The snapshot doesn't help due to the amount of requests that come in, it doesn't hold enough info and by the time I get the snapshot, it has "rolled" off the snapshot.
Two questions:
1) Is there an easier approach to logs files via AWS? (Increase time before rotation which I don't believe is supported as of now, scripts, etc)
2) Is there any software or scripts to access all the logs under load balancer? I am basically wanting to say "give me all logs for this EBS" and have it get all logs for that day under all servers for that load balancer (up or down)". The clincher is down. Problem becomes more complex when the load balancer takes down an instance right when the issue occurs.
Thanks!
As an immediate solution to your problem you can follow the approach suggested in this answer. Essentially you can modify the logrotate configuration to rotate for a bigger log size using ebextensions.

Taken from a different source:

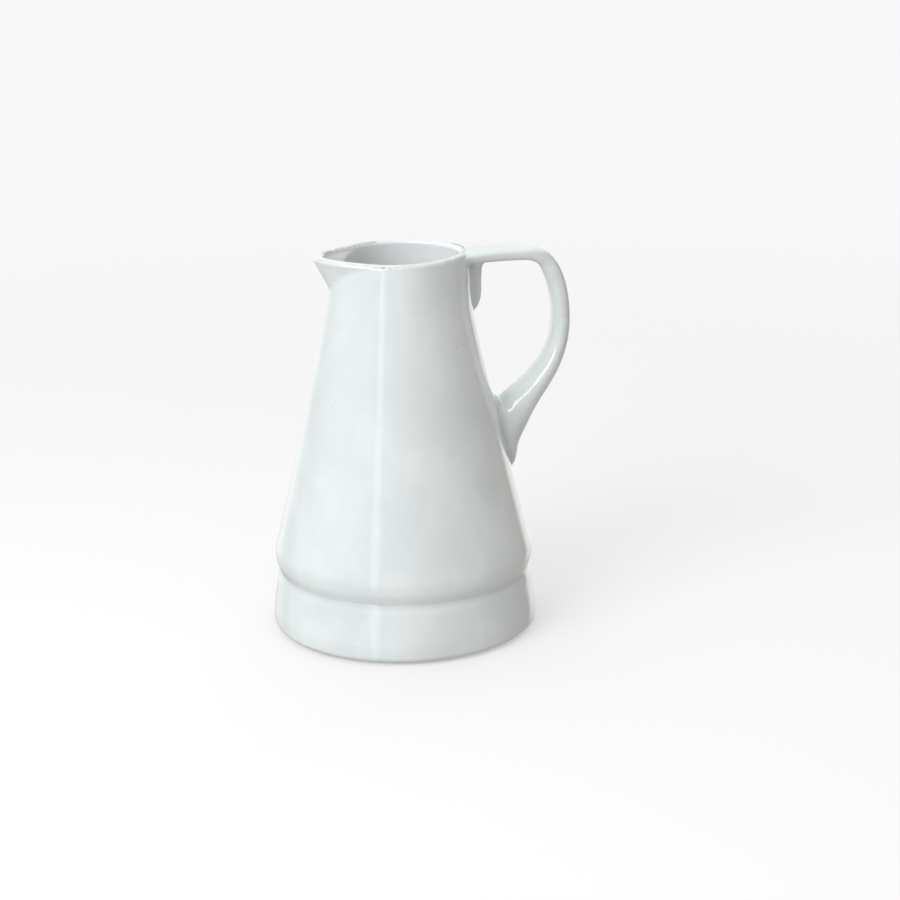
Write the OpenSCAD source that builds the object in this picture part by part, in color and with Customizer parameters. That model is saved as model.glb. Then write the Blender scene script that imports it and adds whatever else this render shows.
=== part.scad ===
// Pouring pitcher, glazed stoneware: a tall conical body on a stepped base band,
// a pulled beak at the rim and a strap handle that leaves the rim level and
// returns to the wall in a long flared root.
// Millimetres, +Z up. The origin is on the axis of the body, on the plane the
// foot stands on. +X points to the handle and -X to the beak.

/* [Body] */
// Height of the rim above the surface the pitcher stands on
height = 240; // [200:5:280]
// Outside diameter of the rim
rim_d = 78; // [70:1:90]
// Outside diameter of the rounded lip that overhangs the base band
lip_d = 163.4; // [150:0.2:180]
// Height of the widest point of that lip
lip_z = 47.6; // [42:0.2:54]
// How far the side of the body hollows inward, halfway up
hollow = 1.5; // [0:0.1:4]
// Thickness of the wall at the rim
rim_wall = 5.2; // [3:0.1:6]
// Thickness of the wall at the foot of the body
foot_wall = 4.8; // [4:0.1:6]

/* [Base] */
// Outside diameter of the groove between body and base band
groove_d = 158.8; // [150:0.2:160]
// Height of that groove
groove_z = 37.6; // [32:0.2:40]
// Largest outside diameter of the base band
base_d = 168; // [160:1:180]
// Thickness of the floor
floor_t = 5.5; // [4:0.5:8]
// Height of the bare resting ring
foot_h = 3.5; // [2:0.5:5]
// Outside diameter of the resting ring
foot_d = 152; // [146:1:154]
// Radial width of the resting ring
foot_w = 7; // [5:0.5:9]

/* [Beak] */
// How far the tip of the beak reaches from the axis
beak_reach = 52; // [48:0.5:60]
// Half of the angle that the beak takes out of the rim
beak_half = 56; // [48:1:60]
// How quickly the beak narrows away from its tip, in degrees
beak_spread = 27; // [20:1:32]
// How much higher the tip stands than the rim
beak_rise = 0.6; // [0:0.1:2]
// Depth of the beak below the rim where it leaves the neck
beak_drop = 20; // [16:1:26]

/* [Handle] */
// Width of the strap at the grip
strap_w = 21; // [18:0.5:26]
// Thickness of the strap at the grip
strap_t = 10.5; // [8:0.5:12]
// Distance of the grip's middle from the axis
grip_x = 104; // [98:1:112]
// Width of the flared root where it meets the wall
root_w = 36; // [30:1:42]
// Height of the flared root along the wall
root_h = 46; // [42:1:56]
// How far the lug stands out from the axis
lug_x = 52.6; // [51:0.2:55]
// Half of the lug's width at its top
lug_half = 10.5; // [8:0.5:12]

/* [Hidden] */

glaze = [0.93, 0.95, 0.95];
bare = [0.80, 0.74, 0.66];

rim_r = rim_d / 2;
lip_r = lip_d / 2;
groove_r = groove_d / 2;
base_r = base_d / 2;
foot_r = foot_d / 2;
beak_z = height - beak_drop;
lip_top = lip_z + 6;
rim_round = rim_wall / 2;
$fn = 160;

// ---- the body's own profile -------------------------------------------------

// Radius of the straight-sided cone, hollowed a little, at height z
function side(z) = let (t = (z - lip_z) / (height - lip_z))
    lip_r + 0.9 + (rim_r - lip_r - 0.9) * t - 4 * hollow * t * (1 - t);

// A smooth step from 0 to 1
function soft(t) = let (u = min(1, max(0, t))) u * u * (3 - 2 * u);

// Outside radius of the base band above its widest level, at height z
function band(z) = groove_r + 0.7 * soft((groove_z - z) / 3.6)
    + (base_r - groove_r - 0.7) * (groove_z - z) / (groove_z - 12);

// Outside radius of the upper wall at height z, with its rounded lower lip
function outer(z) = z > lip_top ? side(z)
    : z > lip_z ? side(z) - 0.9 * pow((lip_top - z) / (lip_top - lip_z), 2)
    : lip_r - (lip_r - groove_r) * soft(pow((lip_z - z) / (lip_z - groove_z), 1.5));

// Wall thickness, measured level, at height z
function thick(z) = foot_wall + (rim_wall - foot_wall) * (z - groove_z) / (height - groove_z);

// Inside radius at height z
function inner(z) = (z > lip_top ? side(z) : side(lip_top) - (side(lip_top) - groove_r - 0.2)
    * (lip_top - z) / (lip_top - groove_z) * 0.2 + (lip_top - z) * 0.02) - thick(z);

// Steps from a to b
function steps(a, b, n) = [for (i = [0:n]) a + (b - a) * i / n];

// Outline of the upper wall between two heights, going up outside, down inside
function wall_outline(z0, z1) = concat(
    [for (z = steps(z0, min(lip_z, z1), 8)) [outer(z), z]],
    [for (z = steps(lip_z + 0.75, lip_top, 7)) [outer(z), z]],
    [for (z = steps(lip_top + 8, z1 - rim_round, 22)) [outer(z), z]],
    [for (a = [20:20:160]) [outer(z1) + rim_round * (cos(a) - 1), z1 + rim_round * (sin(a) - 1)]],
    [for (z = steps(z1 - rim_round, lip_top + 8, 22)) [inner(z), z]],
    [for (z = steps(lip_top, z0, 6)) [inner(z), z]]);

// The filled outside shape of the body, used to trim what is joined to it
module body_mass() {
    rotate_extrude()
        polygon(concat([[0, groove_z]],
            [for (z = steps(groove_z, lip_z, 8)) [outer(z), z]],
            [for (z = steps(lip_z + 0.75, lip_top, 7)) [outer(z), z]],
            [for (z = steps(lip_top + 8, height - rim_round, 22)) [outer(z), z]],
            [[outer(height - rim_round), height + 6], [0, height + 6]]));
}

// ---- closed skins through rings of points ----------------------------------

// A closed solid through equal rings, the first and last closed flat
module skin(rings) {
    n = len(rings[0]);
    m = len(rings);
    polyhedron(
        points = [for (r = rings) each r],
        faces = concat(
            [[for (i = [n - 1:-1:0]) i]],
            [for (k = [0:m - 2], i = [0:n - 1]) let (j = (i + 1) % n)
                [k * n + i, k * n + j, (k + 1) * n + j]],
            [for (k = [0:m - 2], i = [0:n - 1]) let (j = (i + 1) % n)
                [k * n + i, (k + 1) * n + j, (k + 1) * n + i]],
            [[for (i = [0:n - 1]) (m - 1) * n + i]]),
        convexity = 6);
}

// A point on a superellipse with half-axes a and b, exponent e
function super(t, a, b, e) = [a * sign(cos(t)) * pow(abs(cos(t)), 2 / e),
                              b * sign(sin(t)) * pow(abs(sin(t)), 2 / e)];

// Smooth value through rows of numbers, at row k and fraction f
function spline(p, k, f) = let (a = p[max(0, k - 1)], b = p[k], c = p[k + 1],
    d = p[min(len(p) - 1, k + 2)])
    0.5 * (2 * b + (c - a) * f + (2 * a - 5 * b + 4 * c - d) * f * f
    + (3 * b - a - 3 * c + d) * f * f * f);

function smooth_rows(p, n) = concat([for (k = [0:len(p) - 2], i = [0:n - 1])
    spline(p, k, i / n)], [p[len(p) - 1]]);

// One section of the strap: row = [x, z, tilt, thickness, width]
function strap_ring(row, n = 28) = [for (i = [0:n - 1])
    let (q = super(i * 360 / n, row[3] / 2, row[4] / 2, 2.7))
    [row[0] + q[0] * cos(row[2]), -q[1], row[1] + q[0] * sin(row[2])]];

// ---- the handle's own stations ---------------------------------------------

// Each row is [x, z, tilt of the outer face, thickness, width]
arm_z = height - 4.4;
arm_seat = height - 8.2;
strap_rows = [
    [34, arm_z, 90, 8.8, 37], [43, arm_z, 90, 8.8, 30.5], [56, arm_z, 90, 8.8, 24],
    [72, arm_z, 89, 9, strap_w], [84, arm_z - 0.6, 78, 9.6, strap_w],
    [92.4, height - 9.2, 54, strap_t, strap_w], [98.4, height - 19, 28, strap_t + 0.5, strap_w],
    [grip_x - 2, height - 32, 12, strap_t + 0.5, strap_w], [grip_x - 0.8, height - 47, 1, strap_t + 1, strap_w],
    [grip_x - 2.6, height - 62, -12, strap_t + 1.5, strap_w + 1],
    [grip_x - 7.8, height - 75, -27, strap_t + 2.5, strap_w + 3],
    [grip_x - 15.2, height - 86, -40, strap_t + 4.5, strap_w + 5]];
root_rows = [
    strap_rows[len(strap_rows) - 1],
    [grip_x - 22.6, height - 94.8, -48, strap_t + 7.5, strap_w + 7.5],
    [grip_x - 29.4, height - 103.4, -58, strap_t + 13.5, strap_w + 10],
    [grip_x - 34.8, height - 111.6, -69, root_h * 0.68, root_w - 2.5],
    [grip_x - 38.2, height - 118.4, -77.4, root_h, root_w],
    [grip_x - 44.4, height - 119.8, -77.4, root_h, root_w]];

// Each row is [z, how far out, half width], the lug under the arm
lug_rows = [
    [arm_seat, lug_x + 3.4, lug_half + 0.8], [arm_seat - 1.6, lug_x + 1.4, lug_half + 0.4],
    [height - 13, lug_x + 0.4, lug_half], [height - 20, lug_x, lug_half - 0.2],
    [height - 28, lug_x - 0.2, lug_half - 0.8], [height - 33, lug_x - 1.2, lug_half - 2.2],
    [height - 37, lug_x - 3, lug_half - 4.4], [height - 40, lug_x - 5.6, lug_half - 7.6]];

function lug_ring(row, n = 24) = let (back = side(row[0]) - 3.5)
    [for (i = [0:n - 1]) let (q = super(i * 360 / n, row[1] - back, row[2], 2.3))
    [back + q[0], q[1], row[0]]];

// ---- the beak ----------------------------------------------------------------

// How far the beak's rim stands beyond the round rim, at angle a from its tip
function beak_out(a) = (beak_reach - rim_r) * exp(-pow(abs(a) / beak_spread, 1.7))
    * (1 - pow(abs(a) / beak_half, 6));

// How far the beak's outer face stands beyond the neck at angle a and height z
function beak_swell(a, z) = let (fall = (beak_reach - rim_r) / beak_drop,
    raw = beak_out(a) - fall * (height - z))
    0.5 * (raw + sqrt(raw * raw + 1.2)) * min(1, (z - beak_z + 3) / 5)
    * (1 - pow(abs(a) / beak_half, 6));

// Rise of the beak's edge at angle a
function beak_up(a) = beak_rise * exp(-pow(abs(a) / beak_spread, 2));

// One section of the beak at angle a from its tip: over the rim, down inside, up outside
function beak_ring(a) =
    let (lo = beak_z - 3, up = beak_up(a), hs = steps(lo, height - rim_round, 12))
    [for (p = concat(
        [for (b = [20:20:160]) [outer(height) + beak_swell(a, height) + rim_round * (cos(b) - 1),
            height + up + rim_round * (sin(b) - 1)]],
        [for (i = [12:-1:0]) let (z = hs[i])
            [inner(z) + beak_swell(a, z), z + up * (z - lo) / (height - lo)]],
        [for (z = hs) [outer(z) + beak_swell(a, z), z + up * (z - lo) / (height - lo)]]))
        [-p[0] * cos(a), p[0] * sin(a), p[1]]];

// The wedge of neck that the beak takes the place of
module beak_wedge() {
    translate([0, 0, beak_z - 3])
        linear_extrude(60)
            polygon([[0, 0], [-120 * cos(beak_half), 120 * sin(beak_half)],
                     [-160, 0], [-120 * cos(beak_half), -120 * sin(beak_half)]]);
}

// ---- the pieces ---------------------------------------------------------------

// The thrown cone with its rounded rim and its overhanging lower lip
module upper_wall() {
    color(glaze)
        difference() {
            rotate_extrude() polygon(wall_outline(groove_z, height));
            beak_wedge();
        }
}

// The pulled beak, a bent leaf of the same wall set into the rim
module beak() {
    color(glaze)
        skin([for (a = steps(-beak_half, beak_half, 36)) beak_ring(a)]);
}

// The base band, from its bottom edge to the groove below the lip
module base_band() {
    h = foot_h + floor_t;
    color(glaze)
        rotate_extrude()
            polygon(concat(
                [[foot_r, 0.3]],
                [for (a = [-80:16:0]) [base_r - 8 + 8 * cos(a), 5.5 + 5.2 * sin(a)]],
                [for (z = [12, 20, 28, 33, 34.2, 35.4, 36.5]) [band(z), z]],
                [[groove_r, groove_z], [inner(groove_z), groove_z]],
                [[inner(groove_z) + 1.4, 29], [inner(groove_z) + 2.9, 20]],
                [for (a = [0:18:72]) [inner(groove_z) - 4.4 + 7.6 * cos(a), h + 8.6 - 8.6 * sin(a)]],
                [[inner(groove_z) - 4.4, h], [foot_r, h]]));
}

// The slab that closes the base, standing on the resting ring
module floor_disc() {
    color(glaze)
        translate([0, 0, foot_h]) cylinder(h = floor_t, r = foot_r);
}

// The bare ring the pitcher stands on
module foot_ring() {
    color(bare)
        rotate_extrude()
            polygon([[foot_r - foot_w + 1, 0], [foot_r - 0.6, 0], [foot_r, 0.3], [foot_r, foot_h],
                     [foot_r - foot_w, foot_h], [foot_r - foot_w, 1]]);
}

// The strap, from the rim level outwards and down the grip
module handle_strap() {
    color(glaze)
        difference() {
            skin([for (r = smooth_rows(strap_rows, 5)) strap_ring(r)]);
            body_mass();
            // the flat seat the lug is pressed against
            translate([20, -20, arm_seat - 10]) cube([38, 40, 10]);
        }
}

// The lug of clay pressed down the neck under the strap's upper end
module handle_lug() {
    color(glaze)
        difference() {
            skin([for (r = smooth_rows(lug_rows, 3)) lug_ring(r)]);
            body_mass();
        }
}

// The flared root that spreads the strap's lower end over the wall
module handle_root() {
    color(glaze)
        difference() {
            skin([for (r = smooth_rows(root_rows, 5)) strap_ring(r)]);
            body_mass();
        }
}

upper_wall();
beak();
base_band();
floor_disc();
foot_ring();
handle_strap();
handle_lug();
handle_root();
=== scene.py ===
"""A glazed ceramic pitcher on a pale studio floor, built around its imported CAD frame.

Every length in the classes is in millimetres, as in the CAD source, and every mesh
is written in metres. +X points to the handle, -X to the beak and +Z up. Angles round
the body are in degrees, measured from the handle.
"""

import logging
import math
from dataclasses import dataclass, field
from enum import Enum

import bpy
import numpy as np
from mathutils import Matrix, Vector

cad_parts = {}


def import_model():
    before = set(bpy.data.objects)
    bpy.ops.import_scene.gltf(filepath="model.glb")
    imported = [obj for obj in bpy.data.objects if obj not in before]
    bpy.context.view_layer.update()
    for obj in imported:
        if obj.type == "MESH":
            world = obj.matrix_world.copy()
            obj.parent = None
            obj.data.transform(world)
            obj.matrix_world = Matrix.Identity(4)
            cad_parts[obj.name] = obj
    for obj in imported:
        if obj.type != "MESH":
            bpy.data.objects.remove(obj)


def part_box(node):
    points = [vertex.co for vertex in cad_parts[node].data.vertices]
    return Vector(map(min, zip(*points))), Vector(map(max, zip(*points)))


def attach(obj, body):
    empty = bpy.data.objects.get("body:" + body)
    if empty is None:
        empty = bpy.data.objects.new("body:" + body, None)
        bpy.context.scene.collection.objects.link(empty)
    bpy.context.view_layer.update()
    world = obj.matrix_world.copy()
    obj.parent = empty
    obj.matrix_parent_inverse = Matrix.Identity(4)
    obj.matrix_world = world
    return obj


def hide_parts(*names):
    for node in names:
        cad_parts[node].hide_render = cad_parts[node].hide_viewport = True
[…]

Then snapshot logs should work for you.
Let me know if you need more clarifications on this approach.
AWS has released CloudWatch Logs just last week, which enables you to to monitor and troubleshoot your systems and applications using your existing system, application, and custom log files:
You can send your existing system, application, and custom log files to CloudWatch Logs and monitor these logs in near real-time. [...] you can store your logs using highly durable, low-cost storage for later access.
See the introductory blog post Store and Monitor OS & Application Log Files with Amazon CloudWatch for an illustrated walk through, which touches on using Elastic Beanstalk and CloudWatch Logs already - this is further detailed in Using AWS Elastic Beanstalk with Amazon CloudWatch Logs.